The primary goal of the research park is to encourage faculty and students to work with people in the private-sector to figure out and launch commercial applications for their research that can create high-paying jobs.
"By providing an environment where academia, industry and entrepreneurship can share their best ideas, entrepreneurs in Embry-Riddle's Research Park are translating innovation into new products, services and solutions," said Embry-Riddle President P. Barry Butler, in a news release.
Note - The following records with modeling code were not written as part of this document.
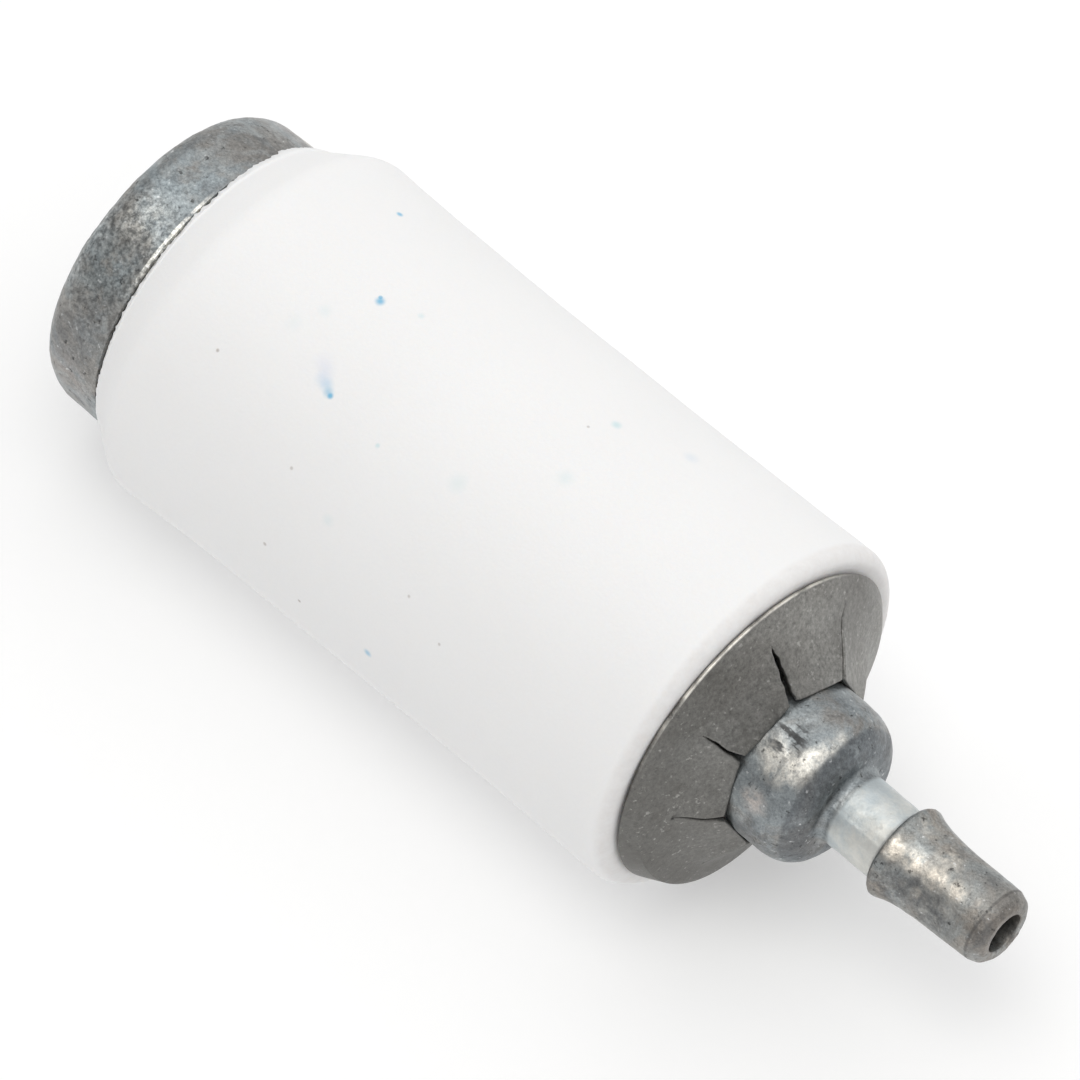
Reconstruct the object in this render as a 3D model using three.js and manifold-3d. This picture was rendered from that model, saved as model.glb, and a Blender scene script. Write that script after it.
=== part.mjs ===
// In-tank fuel filter for a small petrol engine, in millimetres, +Z up.
// It lies on its sleeve with its axis along X: the end weight is at -X and the hose nipple at +X.
// The origin is under the middle of its length, on the surface that it lies on.
//
// Three pieces make the object:
//   cast_body      one zinc die casting: end weight, spigot, ported stem, collar, bulb and barbed nipple
//   filter_sleeve  a tube of porous moulded polyethylene, slid over the stem from the nipple's end
//   star_washer    a push-on spring washer that grips the bulb and holds the sleeve on the weight

import * as THREE from 'three';
import { mergeVertices } from 'three/addons/utils/BufferGeometryUtils.js';
import Module from 'manifold-3d';

const wasm = await Module();
wasm.setup();

// Driving dimensions: end weight
const weightLength = 2.8;
const weightDraft = 0.06;
const weightRound = 1.1;

// Driving dimensions: filter sleeve
const sleeveLength = 24.0;
const sleeveWaistRadius = 6.76;
const shoulderRise = 0.18;
const shoulderStep = 1.18;
const endRise = 0.09;
const sleeveBoreRadius = 4.25;
const lipLength = 0.22;
const lipFlare = 0.22;
const shoulderAngle = THREE.MathUtils.degToRad(33);
const shoulderCrest = 0.9;
const endRound = 0.55;

// Driving dimensions: stem inside the sleeve
const spigotLength = 2.2;
const stemRadius = 2.9;
const collarLength = 2.2;
const collarInset = 0.4;
const portRadius = 0.75;
const portSetback = 1.6;
const partingAngle = THREE.MathUtils.degToRad(40);

// Driving dimensions: bulb and nipple
const bulbRadius = 2.93;
const bulbLength = 4.45;
const bulbRound = 1.3;
const neckRadius = 1.38;
const neckLength = 2.35;
const neckFillet = 0.32;
const barbRadius = 1.75;
const barbLength = 4.6;
const barbFall = 0.75;
const spoutRadius = 1.4;
const tipRound = 0.4;
const boreRadius = 0.73;

// Driving dimensions: star washer
const washerSheet = 0.17;
const washerRise = 1.7;
const washerKneeRadius = 4.5;
const washerKneeRise = 0.59;
const washerMargin = 0.7;
const petalCount = 8;
const slitWidth = 0.14;

// Clearances
const sleeveSlip = 0.05;
const petalClearance = 0.03;

// Facets round each turned shape: the sleeve has fewer, so that it lies still on a wide one
const turnedFacets = 48;
const sleeveFacets = 32;
const portFacets = 16;

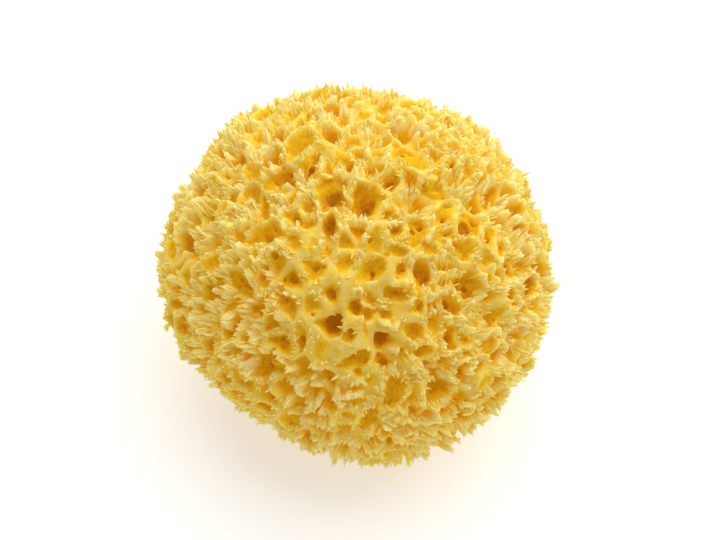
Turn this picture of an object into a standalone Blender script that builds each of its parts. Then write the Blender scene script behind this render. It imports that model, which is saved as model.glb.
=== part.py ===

Efforts have already created 100+ jobs
To date, the research park has served 22 companies, many of them startups. Those commercial ventures have raised more than $41 million in funding from grants and investors. They have also created more than 100 full-time jobs that pay an average annual salary of $67,000, and provided internships for 159 students.
The research park has also resulted in five patent applications in the past year, according to Stephanie Miller, executive director of technology transfer and research park initiatives for the university.
In addition to the MicaPlex, the research park is home to a 16,000-square-foot wind tunnel complex, a 7,500-square-foot research hangar that connects to the runways at Daytona Beach International Airport next door, and a 4,000-square-foot warehouse. All are on the 15 acres for the research park on the west side of Clyde Morris.
The planned Advanced Technology & Manufacturing Center will be the first building on the research park's 85 acres on the east side of Clyde Morris. It will increase the total square footage at the park to 87,500.
The university is just barely tapping the research park's full potential, said Hosseini.
"We have the land and capability to build hundreds of thousands of square feet of buildings for research at Embry-Riddle, close to a half-million square feet," he said.
Big draw for companies
Kent Sharples, president of the CEO Business Alliance, a group of local business leaders dedicated to recruiting employers to Volusia County, said the Embry-Riddle Research Park is a big selling point.
"I think the addition of the manufacturing facility will enhance the attractiveness of Embry-Riddle and Volusia County as the northern leg of Florida's Space Triangle, which includes Kennedy Space Center (in Brevard County) and the University of Central Florida and the Orlando area," Sharples said.
The hope, he said, is that as the commercial space launch industry grows in Brevard County where the majority of companies involved in those efforts are located, more, especially suppliers, will start to branch out into neighboring Volusia County.
"What Embry-Riddle has done over the past few years has been phenomenal, We've got a couple prospects on the drawing board now," he said.
Cruise said the new building "adds another unique opportunity for businesses to partner with Embry-Riddle. This latest expansion of the research park demonstrates the continued success of Embry-Riddle's plan."